Merging QmlBook Contents

What better way to spend a lazy Christmas day than to merge some of the new chapters to the QmlBook?

Since having updated the CI system, there is a bit of manual merging forth and back to get each new piece of contents on-line. Specifically, rebase my fork’s master to upstream/master, then rebase my working branch on my master, and then pushing.

One of the newly added chapters cover Qt Quick Controls 2, which is the recommended way to create controls such as buttons, sliders, checkboxes, menues, and so on. Here we look at how you target various form factors such as desktop and mobile, but also how to maintain a common code base between the two.

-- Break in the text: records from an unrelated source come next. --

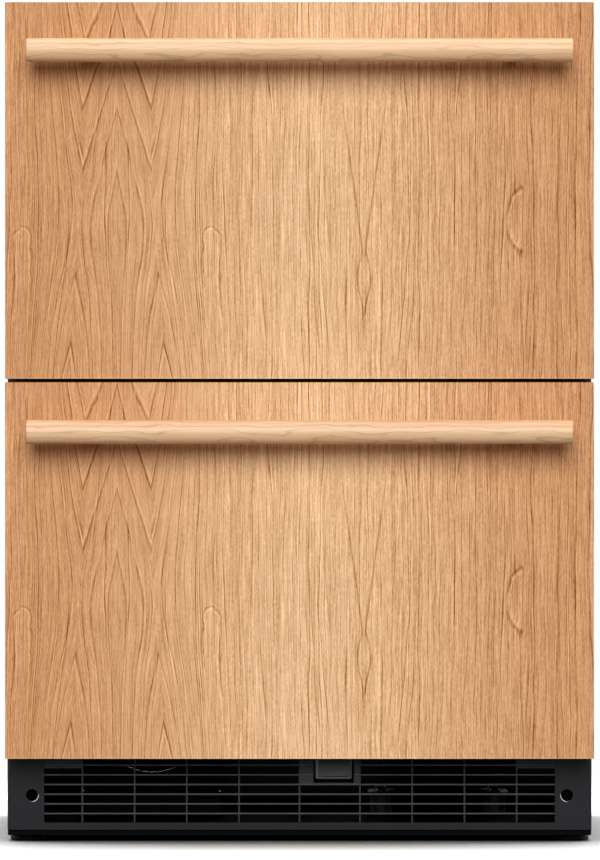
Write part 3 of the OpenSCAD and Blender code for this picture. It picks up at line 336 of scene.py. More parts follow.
def slat_noses(x, y, z):
    """Front edges of the louvres, where a highlight is painted, most at the top corner that faces the
    light.
    """
    beside = abs(x).step(SLATS_END_X + 0.5, SLATS_END_X - 0.5)
    between = z.step(SLATS_Z[0], SLATS_Z[0] + 1) * z.step(SLATS_Z[1], SLATS_Z[1] - 1)
    up_the_nose = (z - SLAT_TOP + 2.0).modulo(SLAT_PITCH)
    corner = up_the_nose.bell(1.6, 0.5) * 1.5 + 0.7
    return beside * between * y.step(NOSE_Y + 1.5, NOSE_Y) * corner


def lower_inner_side(x, y, z):
    """1 on the part of a screw well's rim where a highlight is painted, towards the middle and down."""
    inwards = (WELL_X - abs(x)) * 0.75 - (z - WELL_Z) * 0.66
    return (inwards / WELL_R).step(0.5, 0.95)


def recess_lip(x, y, z):
    """1 on the left edge of the switch recess, where a highlight is painted."""
    rise = x.step(RECESS_LEFT_X, RECESS_LEFT_X + 0.4)
    fall = x.step(RECESS_LEFT_X + 1.5, RECESS_LEFT_X + 1.1)
    return rise * fall * y.step(NOSE_Y + 1.0, NOSE_Y - 0.5)


# %% Black and white plastics
# Grille plastic, with a painted highlight on the louvres' front edges.
grille_black = plastic("grille_black", linear(26, 27, 29), gloss=0.5, grain=0.7, depth=0.02,
                       painted_highlight=slat_noses, Specular_IOR_Level=0.09)
# Near-black screws and well insides: painted shade of the deep screw wells.
screw_painted_shade = plastic("screw_painted_shade", linear(3, 3, 3), gloss=0.5, IOR=1.05)
well_painted_shade = plastic("well_painted_shade", linear(3, 3, 3), gloss=0.5, IOR=1.05)
# The wells' rims: dark plastic with a bright painted highlight on their lower inner side.
rim_painted_highlight = plastic("rim_painted_highlight", linear(30, 30, 31), gloss=0.35, painted_highlight=lower_inner_side, paler=60.0,
                   Specular_IOR_Level=0.3)
# The switch bezel, with a painted highlight on the recess's left edge.
bezel_black = plastic("bezel_black", linear(26, 27, 29), gloss=0.35, grain=0.8, depth=0.015,
                      painted_highlight=recess_lip, paler=14.0, Specular_IOR_Level=0.35)
rocker_black = plastic("rocker_black", linear(34, 35, 35), gloss=0.4, grain=0.6, depth=0.02,
                       Specular_IOR_Level=0.15)
part_black = plastic("part_black", linear(21, 21, 22), gloss=0.5, grain=1.2, depth=0.04,
                     Specular_IOR_Level=0.12, IOR=1.3)
liner_white = plastic("liner_white", linear(232, 235, 236), gloss=0.28, grain=1.4, depth=0.008,
                      drift=0.02)
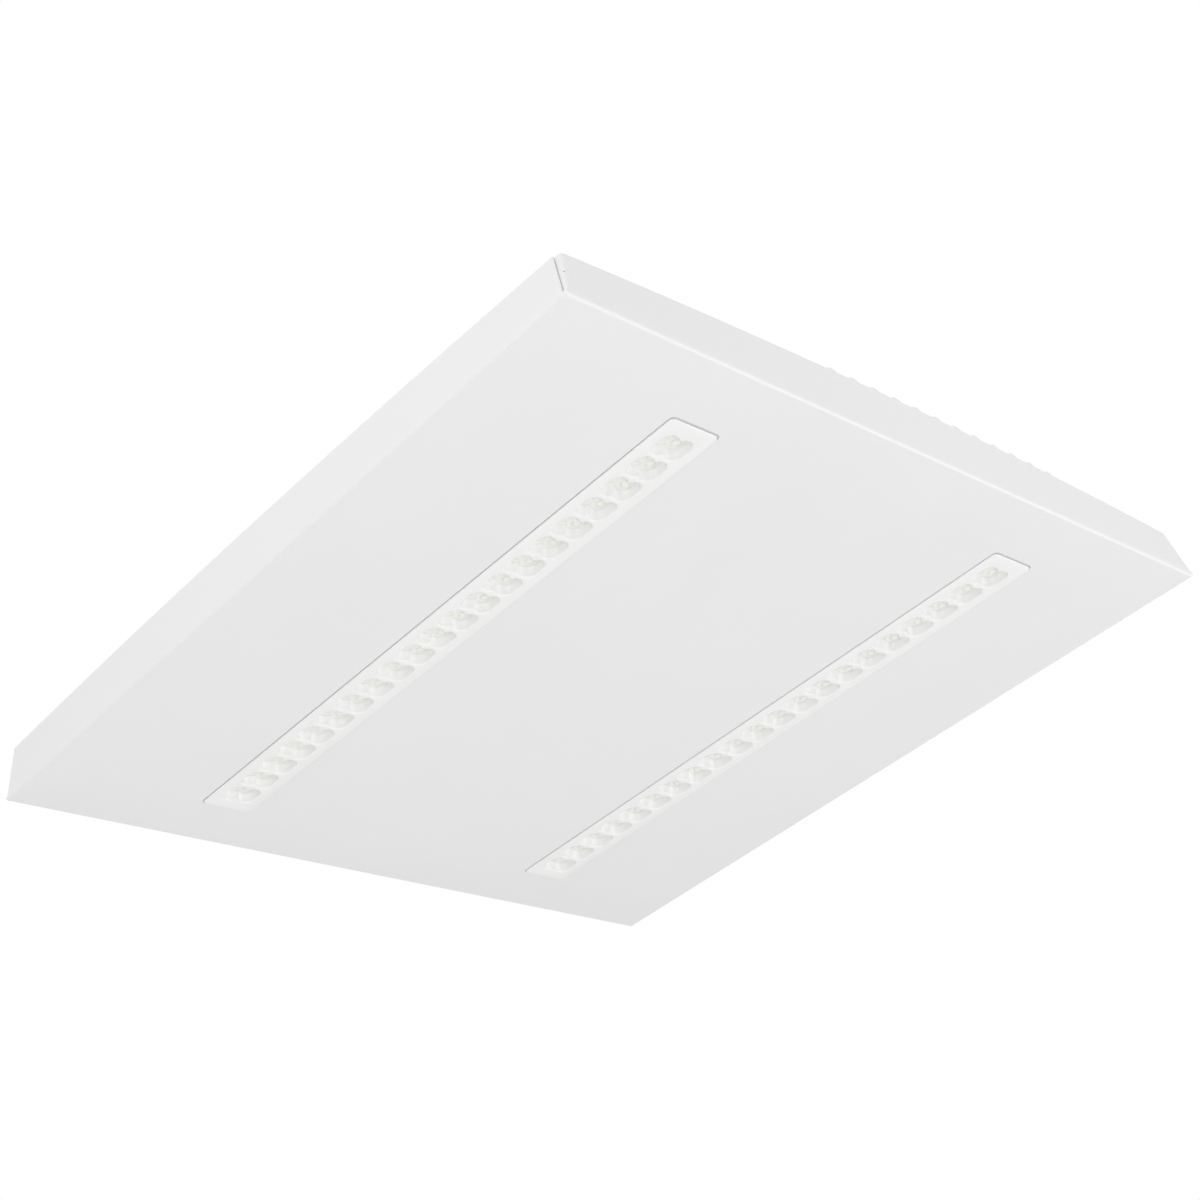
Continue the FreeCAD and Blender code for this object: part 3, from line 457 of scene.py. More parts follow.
class Palette:
    """All finishes of the light, each made a material once."""

    finishes: tuple[Finish, ...] = (
        Coated("powder_coat", (0.80, 0.80, 0.80), 0.46, grain=1100.0, drift=7.0, relief=9.0e-6, tone=0.012,
               spread=0.05, dust=0.10, coat=0.12),
        Coated("cover_coat", (0.76, 0.765, 0.77), 0.50, grain=1300.0, drift=11.0, relief=8.0e-6, tone=0.02,
               spread=0.06, dust=0.22, coat=0.08),
        # Optic moulding: cups painted paler as light, the clearance round the nose painted darker as shade.
        Reflector("optic_plastic", (0.86, 0.86, 0.855), 0.36, grain=2600.0, drift=30.0, relief=2.0e-6, tone=0.012,
                  spread=0.04),
        Clear("lens_plastic", (0.93, 0.935, 0.885), 0.16, grain=700.0, drift=40.0, relief=2.0e-6, tone=0.01,
              spread=0.03),
        Coated("solder_mask", (0.84, 0.85, 0.83), 0.35, grain=1800.0, drift=60.0, relief=4.0e-6, tone=0.05,
               coat=0.4, coat_roughness=0.2),
        Finish("package_white", (0.82, 0.82, 0.80), 0.4, grain=3000.0, relief=2.0e-6),
        Finish("phosphor", (0.86, 0.63, 0.12), 0.38, grain=5000.0, drift=300.0, relief=3.0e-6, tone=0.12),
        Finish("connector_nylon", (0.80, 0.80, 0.78), 0.42, grain=1500.0, drift=50.0, relief=5.0e-6, dust=0.1),
        Finish("connector_dark", (0.17, 0.175, 0.18), 0.45, grain=1500.0, drift=50.0, relief=5.0e-6, tone=0.1,
               dust=0.15),
        Finish("terminal_nylon", (0.79, 0.80, 0.80), 0.38, grain=1200.0, drift=40.0, relief=5.0e-6, tone=0.03,
               dust=0.12),
        Finish("button_plastic", (0.86, 0.20, 0.025), 0.36, grain=1600.0, drift=90.0, relief=4.0e-6, tone=0.08),
        Finish("zinc_plate", (0.66, 0.68, 0.71), 0.30, metallic=1.0, grain=900.0, drift=120.0, relief=6.0e-6,
               tone=0.18, spread=0.10, dust=0.12),
        Finish("rivet_metal", (0.74, 0.75, 0.76), 0.36, metallic=1.0, grain=1500.0, drift=200.0, relief=5.0e-6,
               tone=0.1),
        Finish("rolled_aluminium", (0.76, 0.77, 0.78), 0.38, metallic=1.0, grain=1500.0, relief=3.0e-6,
               tone=0.10, spread=0.08, dust=0.15, pattern=streaks),
        Finish("galvanised_sheet", (0.64, 0.655, 0.67), 0.42, metallic=1.0, grain=170.0, relief=2.0e-5,
               tone=0.22, spread=0.10, dust=0.15, pattern=spangle),
        Finish("rubber", (0.022, 0.022, 0.023), 0.68, grain=2200.0, drift=70.0, relief=1.2e-5, tone=0.25,
               dust=0.3),
    )

    def __init__(self) -> None:
        """Make every material."""
        self.made = {finish.name: finish.material() for finish in self.finishes}
        for colour in Insulation:
            kind = TwoTone if colour is Insulation.GREEN_YELLOW else Finish
            wire = kind("wire_" + colour.word, colour.value, 0.42, grain=1200.0, drift=60.0, relief=8.0e-6,
                        tone=0.1, dust=0.12)
            self.made[wire.name] = wire.material()

    def __getitem__(self, name: str) -> Material:
        """Material of that name."""
        return self.made[name]

    def dress(self, name: str, *nodes: str) -> None:
        """Give CAD nodes a finish.

        Args:
            name: name of the finish.
            *nodes: names of the nodes.
        """
        for node in nodes:
            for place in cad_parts[node].material_slots:
                place.material = self.made[name]
            log.info("%s: dressed with %s", node, name)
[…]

The other new chapter has a look at Qt for Python from a QML perspective. This chapter goes from the very basic all the way to exposing a Qt model representing the data of an existing Python module to QML.

QmlBook gets CI/CD

Christmas is coming and a long and exciting fall is coming to and end. One of my projects during this fall has been to update the QmlBook. This was made possible by The Qt Company who generously stepped in and sponsored my work on this – thank you all!

I’ve worked away during the fall adding a whole bunch of new contents and the documentation people over at The Qt Company has joined in and helped with a language review. One frustrating aspect of the QmlBook project has unfortunately been that the CI/CD system has been broken for a very long time. This means that even the small typo fixes made over the past months has not made it beyond the source git repository.

All this changed tonight! After fighting with Travis, trying to understand why things around Sphinx Docs has broken, realizing that Travis has quirks – as has the old QmlBook deployment setup, I could finally merge pull request #221 – Implementing CI/CD (and then fiddled around with the last quirks). Big thanks to my co-author, Jürgen Bocklage-Ryannel, who reviewed and helped me through this.

To celebrate this, I took the liberty of changing the style of the page. This way, you will recognize that you are browsing the new, updated QmlBook.

There were unfortunately a few sacrifices made during this transition. We lost support for generating QtHelp (it can most likely be fixed) and we dropped support for translations during a transitional period. There is a plan for both translations and different parallel versions of the book. The idea is to tune each version of the book to a specific Qt version.

To sum things up: expect broken links. Expect missing contents. But know that the contents is up-to-date!

Now – go enjoy Christmas! God Jul på er alla!